Tuition (a.k.a. the Educational Fee) was first instituted in the ’70–’71 academic year, and it was originally meant to fund capital improvements. But that gradually changed, and by the late 1970s Educational Fee income was used exclusively for student financial aid programs.
From the ’70s through 1990, tuition remained relatively static. Then crisis hit California, and for the first time, the state significantly reduced funding for UC. In the first half of the ’90s, tuition increased by 157 percent (from $951 in ’90-’91 to $3,086 in ’94-’95) in response to state funding reductions. Then again, between 2002 and 2006, the Educational Fee effectively doubled ($2,716 to $5,406), and additional fees for nonresident and professional students went up as well. The 32 percent increase applied mid-year in 09-’10, plus the 8 percent increase approved to take effect this year, brings us to where we are today, with the prospect of another doubling on the horizon in the next four years.
No Free Ed
The UC Office of the President knows as well as anyone that fee increases, even of the magnitude witnessed over the last 20 years, are not nearly enough to balance the university’s budget.

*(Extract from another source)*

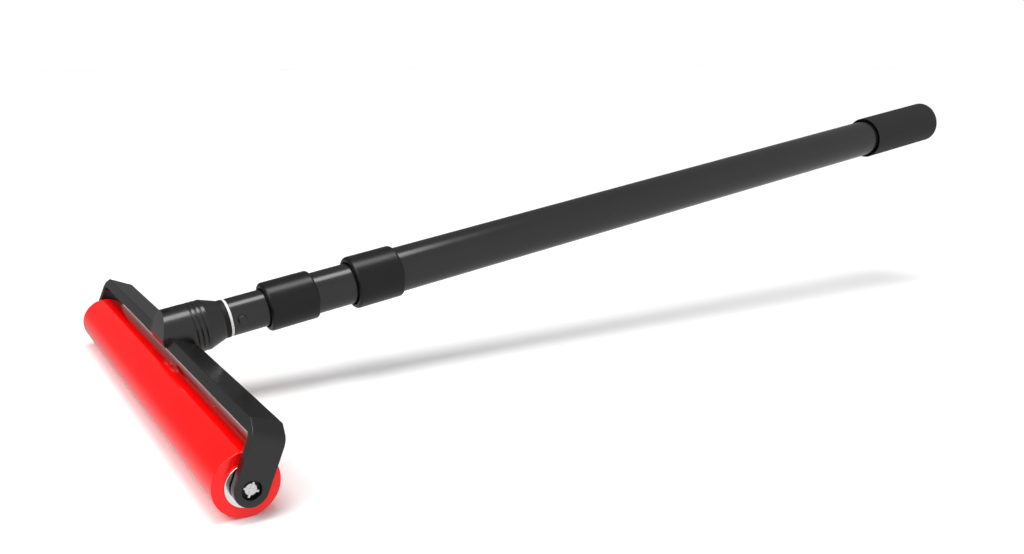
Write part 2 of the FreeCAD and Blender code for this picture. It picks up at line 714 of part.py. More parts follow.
screws = []
for k, sign in enumerate(("", "-")):
    below = f"{UNDERSIDE} - Sizes.socket_screw_height"
    shank = cylinder(f"pan_shank{k}", "Sizes.screw_diameter / 2", "Sizes.socket_screw_reach", UNDERSIDE)
    head = cylinder(f"pan_head{k}", "Sizes.socket_screw_head / 2", "Sizes.socket_screw_height", below)
    crown = doc.addObject("Part::Fillet", f"pan_crown{k}")
    doc.recompute()
    rims = [n for n, edge in enumerate(head.Shape.Edges, start=1) if len(edge.Vertexes) == 1]
    lower_rim = min(rims, key=lambda n: head.Shape.Edges[n - 1].CenterOfMass.z)
    crown.Base = head
    crown.Edges = [(lower_rim, size("socket_screw_round"), size("socket_screw_round"))]
    slots = [
        block(f"pan_slot{k}0", "Sizes.driver_span", "Sizes.driver_width", "Sizes.driver_depth", below),
        block(f"pan_slot{k}1", "Sizes.driver_width", "Sizes.driver_span", "Sizes.driver_depth", below),
    ]
    screw = cut_from(f"socket_screw{k}", joined(f"pan_screw{k}", shank, crown), *slots)
    shift = Vector(size("socket_screw_gap") / 2 * (1 - 2 * k), 0, 0)
    screw.Placement = ON_YOKE.multiply(Placement(shift, Rotation()))
    screws.append(screw)
group("socket_screws", screws)


# Screw tip, seal and ring at the front of the pole ------------------------------------------

CREST = "Sizes.thread_diameter / 2"
ROOT = "Sizes.tip_thread_root / 2"
RING_START = "Sizes.cone_end + Sizes.seal_length"
TUBE_START = f"{RING_START} + Sizes.ring_length"
INNER = "Sizes.inner_tube_diameter / 2"
INNER_BORE = f"{INNER} - Sizes.tube_wall"
outline = [("0", "Sizes.thread_bottom + Sizes.tip_plate"), (ROOT, "Sizes.thread_bottom + Sizes.tip_plate")]
for k in range(int(size("tip_thread_count"))):
    ridge = f"Sizes.thread_bottom + Sizes.tip_wall + {k} * Sizes.tip_thread_pitch"
    outline += [
        (ROOT, ridge),
        (CREST, f"{ridge} + Sizes.tip_thread_flank"),
        (CREST, f"{ridge} + Sizes.tip_thread_flank + Sizes.tip_thread_crest"),
        (ROOT, f"{ridge} + 2 * Sizes.tip_thread_flank + Sizes.tip_thread_crest"),
    ]
outline += [
    (ROOT, "Sizes.cone_end - Sizes.tip_wall"),
    (CREST, "Sizes.cone_end - Sizes.tip_wall"),
    (CREST, TUBE_START),
    (f"{INNER_BORE} - Sizes.seat_play", TUBE_START),
    (f"{INNER_BORE} - Sizes.seat_play", "Sizes.tip_end"),
    (f"{INNER_BORE} - Sizes.seat_play - Sizes.tip_wall", "Sizes.tip_end"),
    (f"{INNER_BORE} - Sizes.seat_play - Sizes.tip_wall", f"{TUBE_START} + Sizes.tip_plate"),
    ("0", f"{TUBE_START} + Sizes.tip_plate"),
]
tip = turned("pole_tip", outline, ON_POLE)


def button_hole(body, name):
    """Round hole for the snap button through the +X side of a turned body."""
    hole = new_sketch(body, name + "_hole", "YZ_Plane")
    draw_circle(hole, "0", "Sizes.button_station", "Sizes.button_diameter / 2 + Sizes.button_play")
    pocket(body, hole, name + "_hole_pocket", reverse=True)


button_hole(tip, "pole_tip")

for name, outside, start, length in (
    ("tip_seal_ring", "Sizes.cone_end_diameter / 2", "Sizes.cone_end", "Sizes.seal_length"),
    ("white_ring", INNER, RING_START, "Sizes.ring_length"),
):
    keep(name, ring(name, BORE, outside, length, start)).Placement = ON_POLE

# Snap button and its leaf spring --------------------------------------------------------------

BUTTON = "Sizes.button_diameter / 2"
button = turned(
    "snap_button",
    (
        ("0", "Sizes.button_foot"),
        ("Sizes.button_flange / 2", "Sizes.button_foot"),
        ("Sizes.button_flange / 2", "Sizes.button_foot + Sizes.flange_thickness"),
        (BUTTON, "Sizes.button_foot + Sizes.flange_thickness"),
        (BUTTON, "Sizes.button_top"),
        ("0", "Sizes.button_top"),
    ),
    AT_BUTTON,
)
round_edges(
    button, "button_crown", "Sizes.button_round", is_rim(size("button_diameter") / 2, size("button_top"))
)

# The leaf is a U: half a ring about its bend's axis and two flat legs. Its own X is the button's
# direction and its own Y runs along the pole.
LEAF_BORE = "Sizes.leaf_radius - Sizes.leaf_thickness"
LEG = "Sizes.leaf_bend - Sizes.leaf_start"
bend = ring("leaf_bend_ring", LEAF_BORE, "Sizes.leaf_radius", "Sizes.leaf_width")
lower_half = block("leaf_lower_half", "3 * Sizes.leaf_radius", "2 * Sizes.leaf_radius", "Sizes.leaf_width")
lower_half.setExpression("Placement.Base.y", "-2 * Sizes.leaf_radius")
legs = []
for k, side in enumerate((LEAF_BORE, "-Sizes.leaf_radius")):
    leg = block(f"leaf_leg{k}", "Sizes.leaf_thickness", LEG, "Sizes.leaf_width")
    leg.setExpression("Placement.Base.x", side)
    leg.setExpression("Placement.Base.y", f"-({LEG})")
    legs.append(leg)
leaf = joined("snap_spring_leaf", cut_from("leaf_bend", bend, lower_half), *legs)
bend_centre = Vector(
    size("button_foot") - size("leaf_radius"), size("leaf_width") / 2, size("leaf_bend")
)
leaf.Placement = ON_POLE.multiply(Placement(bend_centre, Rotation(Vector(1, 0, 0), 90)))
keep("snap_spring", leaf)


# Telescopic tubes and their guide bushes ------------------------------------------------------

MID = "Sizes.mid_tube_diameter / 2"
MAIN = "Sizes.main_tube_diameter / 2"
TUBES = (
    ("inner", INNER, TUBE_START, "Sizes.inner_tube_end"),
    ("mid", MID, "Sizes.front_collar_start + Sizes.lock_setback", "Sizes.mid_tube_end"),
    ("main", MAIN, "Sizes.rear_collar_start + Sizes.lock_setback", "Sizes.main_tube_end"),
)
for name, outside, start, end in TUBES:
    inside = f"{outside} - Sizes.tube_wall"
    outline = ((inside, start), (outside, start), (outside, end), (inside, end))
    tube = turned(f"{name}_tube", outline, ON_POLE)
    if name == "inner":
        button_hole(tube, "inner_tube")

for name, tube, outer_tube, end in (
    ("inner", INNER, MID, "Sizes.inner_tube_end"),
    ("mid", MID, MAIN, "Sizes.mid_tube_end"),
):
    plug = f"{tube} - Sizes.tube_wall - Sizes.seat_play"
    flange = f"{outer_tube} - Sizes.tube_wall - Sizes.slide_play"
    turned(
        f"{name}_guide_bush",
        (
            (f"{plug} - Sizes.bush_wall", f"{end} - Sizes.bush_plug"),
            (plug, f"{end} - Sizes.bush_plug"),
            (plug, end),
            (f"{flange} - Sizes.fine_chamfer", end),
            (flange, f"{end} + Sizes.fine_chamfer"),
            (flange, f"{end} + Sizes.bush_flange - Sizes.fine_chamfer"),
            (f"{flange} - Sizes.fine_chamfer", f"{end} + Sizes.bush_flange"),
            (f"{plug} - Sizes.bush_wall", f"{end} + Sizes.bush_flange"),
        ),
        ON_POLE,
    )


# Twist locks: a collet round the thinner tube, a threaded ferrule fixed on the thicker one, and
# a collar that screws along the ferrule and squeezes the collet with its cone.


def twist_lock(name, thin, thick, start, end, outside):
    """Ferrule, split collet and collar of one lock, from the radii of the two tubes."""
    turned(
        f"{name}_lock_ferrule",
        (
            (thick, f"{start} + Sizes.lock_setback"),
            (f"{thick} + Sizes.ferrule_wall", f"{start} + Sizes.lock_setback"),
            (f"{thick} + Sizes.ferrule_wall", f"{end} - Sizes.ferrule_gap"),
            (thick, f"{end} - Sizes.ferrule_gap"),
        ),
        ON_POLE,
    )
    collet = turned(
        f"{name}_collet",
        (
            (f"{thin} + Sizes.slide_play", f"{start} + Sizes.collet_start"),
            (f"{thin} + Sizes.collet_front", f"{start} + Sizes.collet_start"),
            (f"{thick} + Sizes.collet_rear", f"{start} + Sizes.collet_end"),
            (f"{thin} + Sizes.slide_play", f"{start} + Sizes.collet_end"),
        ),
        ON_POLE,
    )
    slit = new_sketch(collet, f"{name}_slit", "XY_Plane")
    half = "Sizes.collet_slit / 2"
    draw_outline(
        slit,
        (("0", half), (outside, half), (outside, f"-{half}"), ("0", f"-{half}")),
    )
    pocket(collet, slit, f"{name}_slit_pocket", reverse=True)
    collar = turned(
        f"{name}_lock_collar",
        (
            (f"{thin} + Sizes.collar_lip_play", start),
            (outside, start),
            (outside, end),
            (f"{thick} + Sizes.collar_rear_play", end),
            (f"{thick} + Sizes.collar_rear_play", f"{end} - Sizes.collar_rear_lip"),
            (f"{thick} + Sizes.collar_bore_play", f"{end} - Sizes.collar_rear_lip"),
            (f"{thick} + Sizes.collar_bore_play", f"{start} + Sizes.collar_cone_end"),
            (f"{thick} + Sizes.collar_cone_large", f"{start} + Sizes.collar_cone_end"),
            (f"{thin} + Sizes.collar_cone_small", f"{start} + Sizes.collar_lip_length"),
            (f"{thin} + Sizes.collar_lip_play", f"{start} + Sizes.collar_lip_length"),
        ),
        ON_POLE,
    )
    radius = size(f"{name}_collar_diameter") / 2
    for rim, end_size, rounding in (
        ("front_rim", f"{name}_collar_start", "Sizes.collar_round"),
        ("back_rim", f"{name}_collar_end", "Sizes.collar_back_round"),
    ):
        round_edges(collar, f"{name}_collar_{rim}", rounding, is_rim(radius, size(end_size)))


for name, thin, thick in (("front", INNER, MID), ("rear", MID, MAIN)):
    twist_lock(
        name,
        thin,
        thick,
        f"Sizes.{name}_collar_start",
        f"Sizes.{name}_collar_end",
        f"Sizes.{name}_collar_diameter / 2",
    )


# Rubber hand grip and the plug that closes the main tube --------------------------------------

GRIP = "Sizes.grip_diameter / 2"
GRIP_FLOOR = "Sizes.grip_end - Sizes.grip_end_wall"
grip = turned(
    "hand_grip",
    (
        (f"{GRIP} - Sizes.grip_lip", "Sizes.grip_start"),
        (GRIP, "Sizes.grip_start"),
        (GRIP, "Sizes.grip_end"),
        ("0", "Sizes.grip_end"),
        ("0", GRIP_FLOOR),
        (MAIN, GRIP_FLOOR),
        (MAIN, "Sizes.grip_start + Sizes.grip_recess"),
        (f"{GRIP} - Sizes.grip_lip", "Sizes.grip_start + Sizes.grip_recess"),
    ),
    ON_POLE,
)
round_edges(grip, "grip_rim", "Sizes.grip_round", is_rim(size("grip_diameter") / 2, size("grip_end")))

PLUG = f"{MAIN} - Sizes.tube_wall - Sizes.seat_play"
turned(
    "tube_end_plug",
    (
        ("0", "Sizes.plug_start"),
        (PLUG, "Sizes.plug_start"),
        (PLUG, "Sizes.main_tube_end"),
        (MAIN, "Sizes.main_tube_end"),
        (MAIN, GRIP_FLOOR),
        ("0", GRIP_FLOOR),
    ),
    ON_POLE,
)


# Checks and export ----------------------------------------------------------------------------

doc.recompute()
failed = [thing.Name for thing in doc.Objects if {"Invalid", "Error"} & set(thing.State)]
if failed:
    raise RuntimeError(f"features that failed: {failed}")

os.makedirs("parts", exist_ok=True)
for name, thing in sorted(nodes.items()):
    shape = thing.Shape
    if shape.isNull() or not shape.isValid():
        raise RuntimeError(f"{name} has no valid shape")
    shape.exportStep(f"parts/{name}.step")
    low = shape.BoundBox
    print(
        f"{name:24s} solids {len(shape.Solids):2d} volume {shape.Volume:10.1f}"
        f"  x {low.XMin:7.1f} {low.XMax:6.1f}  y {low.YMin:6.1f} {low.YMax:6.1f}"
        f"  z {low.ZMin:6.1f} {low.ZMax:6.1f}"
    )
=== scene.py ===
import json
import math

import bmesh
import bpy
import numpy as np
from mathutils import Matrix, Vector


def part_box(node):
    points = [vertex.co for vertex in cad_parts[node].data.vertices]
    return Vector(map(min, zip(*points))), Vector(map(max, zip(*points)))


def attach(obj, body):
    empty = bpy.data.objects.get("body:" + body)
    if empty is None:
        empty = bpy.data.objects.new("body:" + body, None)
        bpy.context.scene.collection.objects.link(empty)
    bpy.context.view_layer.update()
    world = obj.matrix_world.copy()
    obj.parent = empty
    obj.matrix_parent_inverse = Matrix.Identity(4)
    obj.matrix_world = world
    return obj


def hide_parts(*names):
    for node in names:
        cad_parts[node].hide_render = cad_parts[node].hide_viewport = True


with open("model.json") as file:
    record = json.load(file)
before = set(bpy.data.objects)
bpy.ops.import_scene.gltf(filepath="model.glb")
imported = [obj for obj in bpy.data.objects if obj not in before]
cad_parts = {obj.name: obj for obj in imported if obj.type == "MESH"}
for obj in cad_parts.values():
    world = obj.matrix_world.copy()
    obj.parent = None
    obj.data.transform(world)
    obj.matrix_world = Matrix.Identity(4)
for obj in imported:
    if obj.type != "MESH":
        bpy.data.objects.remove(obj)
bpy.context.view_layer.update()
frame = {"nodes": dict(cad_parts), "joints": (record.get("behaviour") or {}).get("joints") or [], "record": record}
MM = 0.001

# Camera ---------------------------------------------------------------------------------------
# It stands low beyond the left end of the roller and looks along the pole towards the grip.

camera = bpy.data.objects.new("camera", bpy.data.cameras.new("camera"))
camera.location = (0.6316, -0.1278, 0.2238)
heading, dip = math.radians(57.93), math.radians(12.72)
camera.rotation_euler = (math.pi / 2 - dip, 0, heading)
camera.data.sensor_width = 36
camera.data.lens = 34.51
camera.data.clip_start = 0.01
bpy.context.collection.objects.link(camera)
bpy.context.scene.camera = camera
bpy.context.scene.view_settings.view_transform = "Standard"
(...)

The UCOP puts it plainly in the 2011-2012 budget. “Over the past 20 years, the State’s inflation-adjusted contribution per UC student has declined by more than 50%; fee levels have been increased to help backfill reductions in State funding,” it reads, adding, in what could be the biggest understatement of the year, “but have not made up the entire loss.”
This past spring the California legislature slashed funding to UC by $500 million; subtract an additional $362.5 million that the university says it has in “mandatory unfunded costs” new this year, and the shortfall amounts to $862.5 million, of which the 8 percent fee increase approved for this fall makes a measly dent of $115.8 million.
The uncomfortable question, asked last weekend by Regents who balked at further fees increases, is who has the resources fill the void left when the eighth largest economy in the world walks away from its commitment? Among the suggestions thrown around was the idea of corporate sponsorship—your college education made possible by Pepsi.